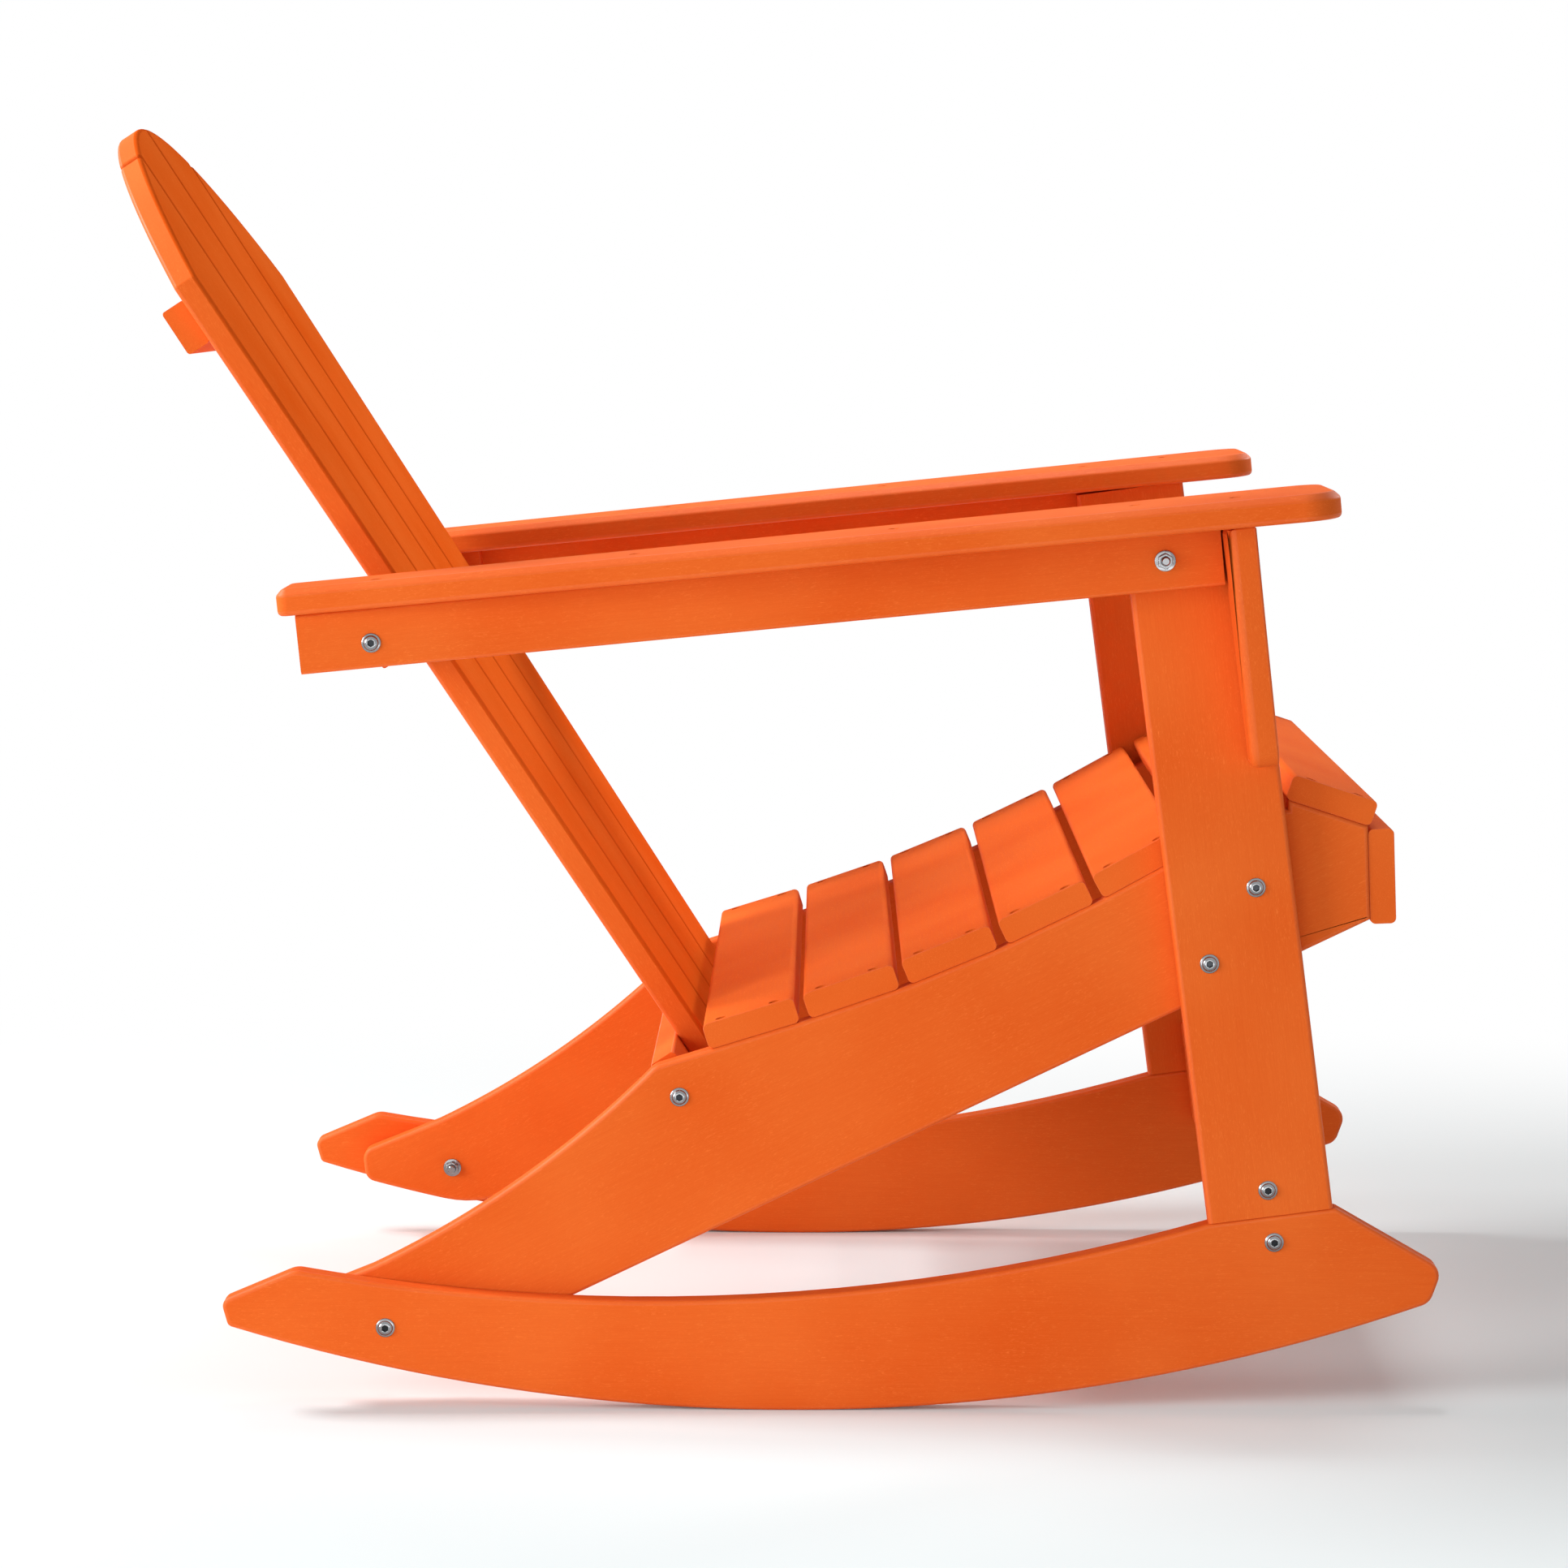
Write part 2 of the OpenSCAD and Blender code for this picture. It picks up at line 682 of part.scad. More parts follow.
module back_support_lower() {
    color(orange) difference() {
        back_support(low_support_top - low_support_h, low_support_h, rail_in, frame_t);
        insert_holes(low_bolt, rail_in);
    }
}

module back_support_middle() {
    color(orange) difference() {
        back_support(mid_support_low, support_h, leg_in, frame_t);
        insert_holes(mid_bolt, leg_in);
    }
}

module back_support_upper() {
    color(orange)
        back_support(top_support_low, top_support_h, back_half(top_support_low) - top_support_inset, slat_t);
}

// Arm: a plan outline that flares towards the front, u along the arm and x outwards
module arm(left) {
    outline = rounded([
        [0, arm_inner, arm_rear_r], [arm_len, arm_inner, arm_front_r],
        [arm_len, arm_inner + arm_front_w, arm_front_r], [0, arm_inner + arm_rear_w, arm_rear_r]]);
    color(orange) side(left) difference() {
        translate([0, f_mid - arm_pt(0, 0).x, arm_pt(0, 0).y])
            rotate([-arm_slope, 0, 0])
                rotate([0, 0, -90])
                    mirror([0, 1, 0])
                        linear_extrude(height = arm_t)
                            polygon(outline);
        arm_screws_at()
            screw_hole(screw_bore);
    }
}

support_slit = 1;

module arm_support(left) {
    end = support_front - support_slit;
    color(orange) side(left) difference() {
        plate(half_w, frame_t)
            polygon([arm_pt(support_set, 0), arm_pt(support_set, -support_h),
                arm_pt(end, -support_h), arm_pt(end, 0)]);
        bolt_hole(arm_bolt);
        bolt_hole(mid_bolt);
        arm_screws_at()
            screw_hole(screw_d);
    }
}

// Block that fills the space between the arm support and the middle back support
spacer_nose = 31;
spacer_front = arm_u(mid_bolt) + spacer_nose;
module arm_spacer(left) {
    color(orange) side(left) difference() {
        plate(leg_in, frame_t)
            polygon(rounded([
                with_r(arm_pt(spacer_front - spacer_len, -support_h), rail_end_r),
                with_r(arm_pt(spacer_front, -support_h), rail_end_r),
                with_r(arm_pt(spacer_front, -board_clear), rail_end_r),
                with_r(arm_pt(spacer_front - spacer_len, -board_clear), rail_end_r)]));
        bolt_hole(mid_bolt);
    }
}

// Bracket: stands out from the leg under the arm, drawn in the front view of the leg
bracket_r = 14;
bracket_top_r = 1;
module arm_bracket(left) {
    foot = leg_pt(bracket_front, leg_len - bracket_h);
    color(orange) side(left) difference() {
        translate([-half_w, f_mid - foot.x, foot.y])
            rotate([90 - leg_slant, 0, 0])
                mirror([1, 0, 0])
                    translate([0, 0, -frame_t])
                        linear_extrude(height = frame_t)
                            polygon(rounded([[0, 0, 0], [bracket_low_w, 0, bracket_r],
                                [bracket_top_w, bracket_h, bracket_top_r], [0, bracket_h, 0]]));
        arm_screws_at()
            screw_hole(screw_d);
        bracket_screws_at()
            screw_hole(screw_d);
    }
}

// Fastener groups

stack = 2 * frame_t;
nut_bolt_len = stack + washer_t + nut_h + bolt_tail;

module both_sides() {
    for (left = [false, true])
        side(left)
            children();
}

module rocker_bolts() {
    color(steel) both_sides()
        inwards(rear_bolt, half_w)
            bolt(nut_bolt_len);
}

module leg_rail_bolts() {
    color(steel) both_sides()
        for (p = leg_bolts)
            inwards(p, half_w)
                bolt(nut_bolt_len);
}

module leg_splice_bolts() {
    color(steel) both_sides()
        for (p = splice_bolts)
            inwards(p, half_w)
                bolt(nut_bolt_len);
}

module lower_support_bolts() {
    color(steel) both_sides()
        inwards(low_bolt, leg_in)
            bolt(frame_t + insert_grip);
}

module rear_arm_bolts() {
    color(steel) both_sides()
        inwards(mid_bolt, support_out)
            bolt(stack + insert_grip);
}

// The front arm bolts point outwards, with the nut on the face of the arm support
module outwards(p, x) {
    translate([-x, f_mid - p.x, p.y])
        rotate([0, -90, 0])
            children();
}

module front_arm_bolts() {
    color(steel) both_sides()
        outwards(arm_bolt, leg_in)
            bolt(nut_bolt_len);
}

module inner_nut_places() {
    both_sides()
        for (p = concat([rear_bolt], leg_bolts, splice_bolts))
            inwards(p, rail_in)
                children();
}

module frame_washers() {
    color(steel) {
        inner_nut_places()
            washer();
        both_sides()
            outwards(arm_bolt, support_out)
                washer();
    }
}

module frame_nuts() {
    color(steel) {
        inner_nut_places()
            translate([0, 0, washer_t])
                nut();
        both_sides()
            outwards(arm_bolt, support_out + washer_t)
                nut();
    }
}

module support_inserts() {
    color(steel) both_sides() {
        inwards(low_bolt, rail_in)
            insert();
        inwards(mid_bolt, leg_in)
            insert();
    }
}

module seat_screws() {
    color(steel)
        for (k = [0:nosing])
            seat_screws_at(k, both_ends)
                screw();
}

module apron_screws() {
    color(steel)
        apron_screws_at(both_ends)
            screw();
}

module back_screws() {
    color(steel) back_frame(0)
        for (row = back_rows)
            back_screws_at(row[0], row[1], all_slats)
                screw();
}

module arm_screws() {
    color(steel) both_sides()
        arm_screws_at()
            screw();
}

module bracket_screws() {
    color(steel) both_sides()
        bracket_screws_at()
            screw();
}

rocker(false);  // rocker_right
rocker(true);  // rocker_left
front_leg(false);  // front_leg_right
front_leg(true);  // front_leg_left
leg_splice(false);  // leg_splice_right
leg_splice(true);  // leg_splice_left
side_rail(false);  // side_rail_right
side_rail(true);  // side_rail_left
seat_slat(0);  // seat_slat_1
seat_slat(1);  // seat_slat_2
seat_slat(2);  // seat_slat_3
seat_slat(3);  // seat_slat_4
seat_slat(4);  // seat_slat_5
seat_slat(5);  // seat_slat_6
seat_slat(6);  // seat_slat_7
front_apron();
back_slat(0);  // back_slat_1
back_slat(1);  // back_slat_2
back_slat(2);  // back_slat_3
back_slat(3);  // back_slat_4
back_support_lower();
back_support_middle();
back_support_upper();
arm(false);  // arm_right
arm(true);  // arm_left
arm_support(false);  // arm_support_right
arm_support(true);  // arm_support_left
arm_spacer(false);  // arm_spacer_right
arm_spacer(true);  // arm_spacer_left
arm_bracket(false);  // arm_bracket_right
arm_bracket(true);  // arm_bracket_left
rocker_bolts();
leg_rail_bolts();
leg_splice_bolts();
lower_support_bolts();
rear_arm_bolts();
front_arm_bolts();
frame_washers();
frame_nuts();
support_inserts();
seat_screws();
apron_screws();
back_screws();
arm_screws();
bracket_screws();
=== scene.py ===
"""Rocking adirondack chair in orange poly lumber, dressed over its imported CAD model."""

import math

import bmesh
import bpy
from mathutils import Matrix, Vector


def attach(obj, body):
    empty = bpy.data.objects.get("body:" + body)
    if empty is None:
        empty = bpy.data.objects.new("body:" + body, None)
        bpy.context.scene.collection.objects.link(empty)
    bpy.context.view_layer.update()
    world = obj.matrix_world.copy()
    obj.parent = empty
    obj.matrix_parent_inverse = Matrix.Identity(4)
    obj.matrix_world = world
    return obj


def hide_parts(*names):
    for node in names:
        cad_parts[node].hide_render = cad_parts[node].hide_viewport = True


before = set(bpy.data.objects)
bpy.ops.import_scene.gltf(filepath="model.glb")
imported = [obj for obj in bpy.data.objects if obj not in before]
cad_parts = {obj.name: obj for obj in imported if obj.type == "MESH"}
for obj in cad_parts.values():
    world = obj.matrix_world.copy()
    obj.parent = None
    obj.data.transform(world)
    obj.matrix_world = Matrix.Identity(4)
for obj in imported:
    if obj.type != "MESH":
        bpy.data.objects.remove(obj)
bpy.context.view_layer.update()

MM = 0.001


# Camera at the photograph's view

LENS_MM = 104.72
CAMERA_AT = Vector((-3.5106, -0.0489, 0.8088))
CAMERA_PITCH = math.radians(6.376)
CAMERA_YAW = math.radians(-0.528)


def add_camera():
    data = bpy.data.cameras.new("photo_camera")
    data.lens = LENS_MM
    data.sensor_width = 36.0
    data.clip_end = 60.0
    camera = bpy.data.objects.new("photo_camera", data)
    bpy.context.scene.collection.objects.link(camera)
    level = math.cos(CAMERA_PITCH)
    look = Vector(
        (
            level * math.cos(CAMERA_YAW),
            -level * math.sin(CAMERA_YAW),
            -math.sin(CAMERA_PITCH),
        )
    )
    camera.location = CAMERA_AT
    camera.rotation_euler = look.to_track_quat("-Z", "Y").to_euler()
    bpy.context.scene.camera = camera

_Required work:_
Output, from the data above, the lines from the line with "rocker_bolts();" to the line with "if empty is" exactly as they stand, both ends included and nothing else.

_Answer to this task:_
rocker_bolts();
leg_rail_bolts();
leg_splice_bolts();
lower_support_bolts();
rear_arm_bolts();
front_arm_bolts();
frame_washers();
frame_nuts();
support_inserts();
seat_screws();
apron_screws();
back_screws();
arm_screws();
bracket_screws();
=== scene.py ===
"""Rocking adirondack chair in orange poly lumber, dressed over its imported CAD model."""

import math

import bmesh
import bpy
from mathutils import Matrix, Vector


def attach(obj, body):
    empty = bpy.data.objects.get("body:" + body)
    if empty is None:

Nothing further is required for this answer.